Rumors surfaced last week that President Barack Obama now considers financial sector reform to be his administration’s #2 priority after healthcare. Previously, climate change was thought to be the next big-ticket item on the President’s agenda.

The tea-leaves seem to indicate that this rumor is true.

For starters, Senator Chris Dodd (D-Connecticut) decided to stay on as Chairman of the Senate Banking, Housing and Urban Affairs Committee, rather than accept the gavel on the Health, Education, Labor, and Pensions Committee (a post vacated by the passing of Ted Kennedy).

The only plausible explanation for Dodd’s decision to remain the chairman of the Banking Committee, which has jurisdiction over financial sector reform, is an expectation by Dodd that Obama will push for increased regulation of Wall Street in the short term. Dodd faces a tough re-election fight in 2010, and taking on Wall Street would put him in a favorable spotlight for the foreseeable future.

And today in New York, President Obama gave a speech on the need for a new regulatory regime to govern Wall Street, thereby lending further credence to the rumor that climate change has dropped as a priority.

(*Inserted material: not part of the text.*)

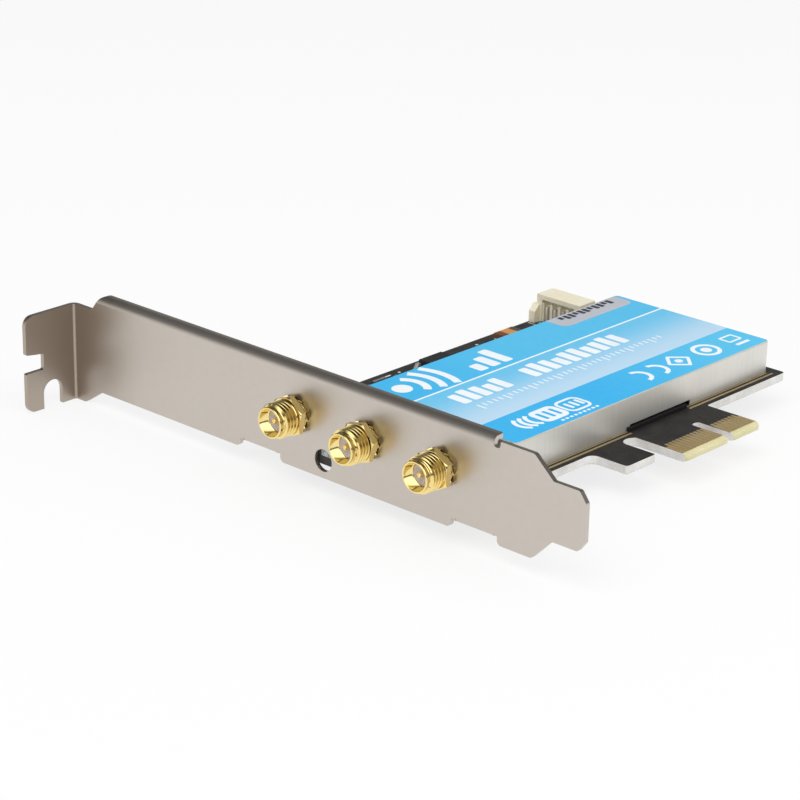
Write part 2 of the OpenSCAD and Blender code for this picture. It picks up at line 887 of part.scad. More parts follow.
// Snap-on plugs at the cables' ends
module cable_plugs() {
    barrel = plug_d / 2 + plug_barrel_len;
    color("gold")
        for (i = jacks)
            translate([plug_x(i), plug_y, module_top + receptacle_h])
                difference() {
                    union() {
                        cylinder(d = plug_d, h = plug_h);
                        translate([-plug_barrel_w / 2, -barrel, 0])
                            cube([plug_barrel_w, barrel, plug_h]);
                    }
                    translate([0, 0, -eps])
                        cylinder(d = receptacle_d + 2 * fit, h = eps + plug_inner_h);
                }
}

module module_receptacles() {
    color("gold")
        for (i = jacks)
            translate([plug_x(i), plug_y, module_top]) {
                translate([-plug_d / 2, -plug_d / 2, 0])
                    cube([plug_d, plug_d, receptacle_h]);
                difference() {
                    cylinder(d = receptacle_d, h = receptacle_h + receptacle_ring_h);
                    translate([0, 0, receptacle_h])
                        cylinder(d = receptacle_d - 2 * receptacle_wall, h = receptacle_ring_h + eps);
                }
                cylinder(d = receptacle_pin_d, h = receptacle_h + 0.8 * receptacle_ring_h);
            }
}

// Radio module's board with its screw holes and the key notch of its edge
module module_board() {
    color("darkgreen")
        translate([can_mid - module_w / 2, module_y, module_low])
            difference() {
                cube([module_w, module_len, module_t]);
                for (side = [-1, 1])
                    translate([module_w / 2 + side * module_screw_pitch / 2, module_screw_y, -eps])
                        cylinder(d = module_screw_d + 2 * screw_clear, h = module_t + 2 * eps);
                translate([module_w / 2 + module_key_off, module_len - module_grip, -eps])
                    cube([module_key_w, module_grip + eps, module_t + 2 * eps]);
            }
}

module module_shield() {
    color("silver")
        translate([can_mid - module_shield_w / 2, module_y + module_shield_in, module_top])
            cube([module_shield_w, module_shield_len, module_shield_h]);
}

module module_contacts() {
    color("gold")
        for (k = [0:module_contact_n - 1])
            for (z = [module_low - contact_t, module_top])
                module_contact((k - (module_contact_n - 1) / 2) * module_contact_pitch, z);
}

// One contact of the module, x from its middle line, left out where the key notch is
module module_contact(x, z) {
    if (abs(x - module_key_off - module_key_w / 2) > (module_key_w + module_contact_w) / 2)
        translate([can_mid + x - module_contact_w / 2, module_end - module_contact_len - module_contact_in, z])
            cube([module_contact_w, module_contact_len, contact_t]);
}

// Places what holds the module at its two screw holes
module at_module_screws() {
    for (side = [-1, 1])
        translate([can_mid + side * module_screw_pitch / 2, module_y + module_screw_y, 0])
            children();
}

module module_standoffs() {
    color("silver")
        at_module_screws()
            translate([0, 0, board_top])
                difference() {
                    cylinder(d = module_head_d, h = module_rise);
                    translate([0, 0, standoff_floor])
                        cylinder(d = module_screw_d + 2 * fit, h = module_rise);
                }
}

module module_screws() {
    color("silver")
        at_module_screws()
            translate([0, 0, module_top]) {
                cylinder(d = module_head_d, h = module_head_h);
                translate([0, 0, 1.5 * standoff_floor - module_rise - module_t])
                    cylinder(d = module_screw_d, h = module_rise + module_t);
            }
}

// Socket that grips the module's contact edge
module module_socket() {
    color([0.12, 0.12, 0.12])
        difference() {
            translate([can_mid - socket_w / 2, socket_y, board_top])
                cube([socket_w, socket_d, socket_h]);
            translate([can_mid - module_w / 2 - 2 * contact_t, socket_y - eps, module_low - 2 * contact_t])
                cube([module_w + 4 * contact_t, module_grip + eps, module_t + 4 * contact_t]);
        }
}

module socket_contacts() {
    color("gold")
        for (k = [0:module_contact_n - 1])
            translate([can_mid + (k - (module_contact_n - 1) / 2) * module_contact_pitch - socket_leg_w / 2,
                    socket_y + socket_d, board_top])
                cube([socket_leg_w, socket_leg, socket_leg_t]);
}

// Rounded rectangle from [x, y] by [w, l]
module plan(x, y, w, l, r) {
    outline([[x, y, r], [x + w, y, r], [x + w, y + l, r], [x, y + l, r]]);
}

// Drawn can: open below, with doors for the cables, a side relief and solder tabs
module shield_can() {
    color("silver")
        union() {
            difference() {
                translate([0, 0, board_top])
                    linear_extrude(can_h)
                        plan(can_left, can_y, can_w, can_len, can_corner_r);
                translate([0, 0, board_top - eps])
                    linear_extrude(can_h - can_t + eps)
                        plan(can_left + can_t, can_y + can_t, can_w - 2 * can_t,
                            can_len - 2 * can_t, can_corner_r - can_t);
                for (i = jacks) {
                    slab_y(can_y - eps, can_t + 2 * eps)
                        translate([door_x(i) - door_d / 2, board_top - eps])
                            square([door_d, eps + door_z - board_top]);
                    slab_y(can_y - eps, can_t + 2 * eps)
                        translate([door_x(i), door_z])
                            circle(d = door_d);
                }
                translate([can_left + can_w - can_t - eps, edge_y + relief_in, board_top - eps])
                    cube([can_t + 2 * eps, relief_len, relief_h + eps]);
            }
            for (y = can_tabs_y)
                for (x = [can_left, can_left + can_w - can_t])
                    translate([x, y - can_tab_w / 2, board_rise])
                        cube([can_t, can_tab_w, board_t]);
        }
}

module label() {
    color("deepskyblue")
        translate([0, 0, can_top])
            linear_extrude(label_t)
                plan(can_left + label_inset, can_y + label_inset, can_w - 2 * label_inset,
                    can_len - 2 * label_inset, label_r);
}

// Side-entry header: mating cavity at the far side, pocket for the legs at the near side
module header_housing() {
    color("blanchedalmond")
        difference() {
            translate([header_left, header_near, board_top])
                cube([header_w, header_d, header_h]);
            translate([header_left + header_wall, header_near + header_back, board_top + header_floor])
                cube([header_w - 2 * header_wall, header_d, header_h - header_floor - header_wall]);
            translate([header_left + 2 * header_wall, header_near + header_d - header_cut_d, header_top - 2 * header_wall])
                cube([header_w - 4 * header_wall, header_d, header_h]);
            difference() {
                translate([header_left + header_pocket_side, header_near - eps, board_top - eps])
                    cube([header_w - 2 * header_pocket_side, header_pocket + eps,
                        header_h - header_pocket_top + eps]);
                for (k = [0:header_pins_n])
                    translate([header_pin_x(k) - (header_pitch + header_rib_w) / 2,
                            header_near + header_rib_in, board_top - eps])
                        cube([header_rib_w, header_pocket, header_rib_h + eps]);
            }
            for (k = [0:header_pins_n - 1])
                translate([header_pin_x(k) - header_pin_t / 2, header_near, header_pin_z - header_pin_t / 2])
                    cube([header_pin_t, header_back + eps, header_pin_t]);
        }
}

function header_pin_x(k) =
    header_left + header_w / 2 + (k - (header_pins_n - 1) / 2) * header_pitch;

// Square pins that bend down behind the housing to feet on the board
module header_pins() {
    leg_y = header_near + header_leg_in;
    mouth_y = header_near + header_d - header_pin_in;
    color("lightgray")
        for (k = [0:header_pins_n - 1])
            translate([header_pin_x(k) - header_pin_t / 2, 0, 0])
                rotate([90, 0, 90])
                    linear_extrude(header_pin_t)
                        polygon([
                            [leg_y, header_pin_z + header_pin_t / 2],
                            [leg_y, board_top + header_pin_t / 2],
                            [leg_y - header_foot, board_top + header_pin_t / 2],
                            [leg_y - header_foot, board_top],
                            [leg_y + header_pin_t, board_top],
                            [leg_y + header_pin_t, header_pin_z - header_pin_t / 2],
                            [mouth_y, header_pin_z - header_pin_t / 2],
                            [mouth_y, header_pin_z + header_pin_t / 2]
                        ]);
}

// Solder anchors on the header's two sides, wider at the foot
module header_anchors() {
    color("lightgray")
        for (side = [0, 1])
            translate([header_left + header_w / 2, 0, 0])
                mirror([side, 0, 0])
                    translate([-header_w / 2 - anchor_t, 0, 0]) {
                        slab_x(0, anchor_t)
                            polygon([
                                [header_near + anchor_in, board_top],
                                [header_near + anchor_in + anchor_len, board_top],
                                [header_near + anchor_in + anchor_len - anchor_slope[0], board_top + anchor_h],
                                [header_near + anchor_in + anchor_slope[1], board_top + anchor_h]
                            ]);
                        translate([-anchor_foot, header_near + anchor_in, board_top])
                            cube([anchor_foot, anchor_len, anchor_t]);
                    }
}

// Clear side-view lamp on the board's near edge, its dome towards the hole
module status_led() {
    color("lightcyan")
        union() {
            translate([led_mid - led_w / 2, board_y, board_top])
                cube([led_w, led_d, led_d]);
            translate([led_mid, board_y, board_top + led_d / 2])
                rotate([90, 0, 0])
                    rotate_extrude()
                        polygon([
                            [0, -led_d / 2],
                            [led_dome_d / 2, -led_d / 2],
                            [led_dome_d / 2, 0.3 * led_dome_len],
                            [0.4 * led_dome_d, 0.7 * led_dome_len],
                            [0.2 * led_dome_d, 0.92 * led_dome_len],
                            [0, led_dome_len]
                        ]);
        }
}

module led_terminals() {
    color("silver")
        for (x = [led_mid - led_w / 2 - led_end, led_mid + led_w / 2])
            translate([x, board_y + led_end, board_top])
                cube([led_end, led_end_size, led_end_size]);
}

// Moulded regulator body with sloped sides
module voltage_regulator() {
    color([0.13, 0.13, 0.14])
        slab_y(reg_near, reg_len)
            polygon([
                [reg_left, board_top + reg_lift],
                [reg_left + reg_w, board_top + reg_lift],
                [reg_left + reg_w - reg_slope, board_top + reg_h],
                [reg_left + reg_slope, board_top + reg_h]
            ]);
}

// Regulator's two legs towards the bracket and its heat tab at the other side
module regulator_leads() {
    lead_t = 0.5;
    lead_w = 0.8;
    lead_in = 1;
    lead_z = board_top + reg_h / 2;
    bend_y = reg_near - 0.7;
    toe_y = reg_near - 1.5;
    tip_y = reg_near - 2.6;
    color("silver")
        union() {
            for (x = [reg_left + lead_in, reg_left + reg_w - lead_in - lead_w])
                slab_x(x, lead_w)
                    polygon([
                        [reg_near, lead_z],
                        [bend_y, lead_z],
                        [toe_y, board_top + lead_t],
                        [tip_y, board_top + lead_t],
                        [tip_y, board_top],
                        [toe_y + lead_t / 2, board_top],
                        [bend_y + lead_t / 2, lead_z - lead_t],
                        [reg_near, lead_z - lead_t]
                    ]);
            translate([reg_left + reg_tab_in, reg_near + lead_in, board_top])
                cube([reg_w - 2 * reg_tab_in, reg_len + lead_t, reg_lift]);
            translate([reg_left + reg_tab_in, reg_near + reg_len, board_top + reg_lift])
                cube([reg_w - 2 * reg_tab_in, lead_in, lead_t]);
        }
}

module tantalum_capacitor() {
    color("goldenrod")
        translate([tantalum_left, tantalum_near + tantalum_fold, board_top + tantalum_lift])
            cube([tantalum_w, tantalum_len - 2 * tantalum_fold, tantalum_h - tantalum_lift]);
}

// Metal ends folded under the tantalum capacitor
module tantalum_terminals() {
    end_w = 0.7 * tantalum_w;
    color("silver")
        for (side = [0, 1])
            translate([tantalum_left + (tantalum_w - end_w) / 2, tantalum_near + tantalum_len / 2, board_top])
                mirror([0, side, 0])
                    translate([0, -tantalum_len / 2, 0]) {
                        cube([end_w, tantalum_fold, 0.6 * tantalum_h]);
                        cube([end_w, tantalum_foot, tantalum_lift]);
                    }
}

// Middle part of a chip, between its metal ends
module chip_middle(spot, size) {
    translate([board_left + spot[0] - size[0] / 2 + chip_end, spot[1] - size[1] / 2, board_top])
        cube([size[0] - 2 * chip_end, size[1], size[2]]);
}

// Metal ends of a chip
module chip_ends(spot, size) {
    for (x = [-size[0] / 2, size[0] / 2 - chip_end])
        translate([board_left + spot[0] + x, spot[1] - size[1] / 2, board_top])
            cube([chip_end, size[1], size[2]]);
}

module ceramic_capacitors() {
    color("tan")
        for (spot = capacitor_spots)
            chip_middle(spot, capacitor_size);
}

module chip_resistors() {
    color([0.15, 0.15, 0.16])
        for (spot = resistor_spots)
            chip_middle(spot, resistor_size);
}

module chip_terminals() {
    color("silver") {
        for (spot = capacitor_spots)
            chip_ends(spot, capacitor_size);
        for (spot = resistor_spots)
            chip_ends(spot, resistor_size);
    }
}

bracket();
bracket_screws();
circuit_board();
edge_contacts();
ground_trace();
jack_body(0);  // jack_body_1
jack_body(1);  // jack_body_2
jack_body(2);  // jack_body_3
jack_insulator(0);  // jack_insulator_1
jack_insulator(1);  // jack_insulator_2
jack_insulator(2);  // jack_insulator_3
jack_pin(0);  // jack_pin_1
jack_pin(1);  // jack_pin_2
jack_pin(2);  // jack_pin_3
jack_nut(0);  // jack_nut_1
jack_nut(1);  // jack_nut_2
jack_nut(2);  // jack_nut_3
lock_washer(0);  // lock_washer_1
lock_washer(1);  // lock_washer_2
lock_washer(2);  // lock_washer_3
crimp_ferrule(0);  // crimp_ferrule_1
crimp_ferrule(1);  // crimp_ferrule_2
crimp_ferrule(2);  // crimp_ferrule_3
antenna_cable(0);  // antenna_cable_1
antenna_cable(1);  // antenna_cable_2
antenna_cable(2);  // antenna_cable_3
cable_plugs();
module_receptacles();
module_board();
module_shield();
module_contacts();
module_standoffs();
module_screws();
module_socket();
socket_contacts();
shield_can();
label();
header_housing();
header_pins();
header_anchors();
status_led();
led_terminals();
voltage_regulator();
regulator_leads();
tantalum_capacitor();
tantalum_terminals();
ceramic_capacitors();
chip_resistors();
chip_terminals();
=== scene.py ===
"""The look of a slot card with three antenna jacks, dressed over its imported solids."""
import json
import logging
import math
from contextlib import contextmanager
from dataclasses import dataclass, field
from enum import Enum
from typing import Callable, Iterator, Sequence

import bpy
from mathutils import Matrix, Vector

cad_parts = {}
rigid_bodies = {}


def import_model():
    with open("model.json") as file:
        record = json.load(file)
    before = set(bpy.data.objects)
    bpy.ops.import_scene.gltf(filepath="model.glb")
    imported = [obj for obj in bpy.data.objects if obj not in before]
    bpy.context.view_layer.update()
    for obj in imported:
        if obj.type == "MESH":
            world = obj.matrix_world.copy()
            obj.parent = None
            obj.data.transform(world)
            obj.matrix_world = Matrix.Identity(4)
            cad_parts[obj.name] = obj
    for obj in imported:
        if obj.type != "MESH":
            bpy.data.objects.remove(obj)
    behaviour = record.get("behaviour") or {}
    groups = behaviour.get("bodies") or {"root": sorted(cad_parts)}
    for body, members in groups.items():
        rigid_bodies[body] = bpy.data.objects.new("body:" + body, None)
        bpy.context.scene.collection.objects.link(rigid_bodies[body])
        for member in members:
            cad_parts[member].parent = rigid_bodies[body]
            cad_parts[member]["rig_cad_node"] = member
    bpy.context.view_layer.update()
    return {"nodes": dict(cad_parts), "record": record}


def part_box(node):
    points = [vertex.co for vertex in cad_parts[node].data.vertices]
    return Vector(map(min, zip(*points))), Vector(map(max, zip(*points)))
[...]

Meanwhile, Senator Barbara Boxer (D-California), the chairman of the Environment and Public Works Committee (which has primary jurisdiction over climate change legislation) last week again delayed the introduction of global warming legislation, and Senator Dick Durbin (D-Illinois), the second ranking Democrat in the Senate, told reporters that cap-and-trade might have to wait until 2010.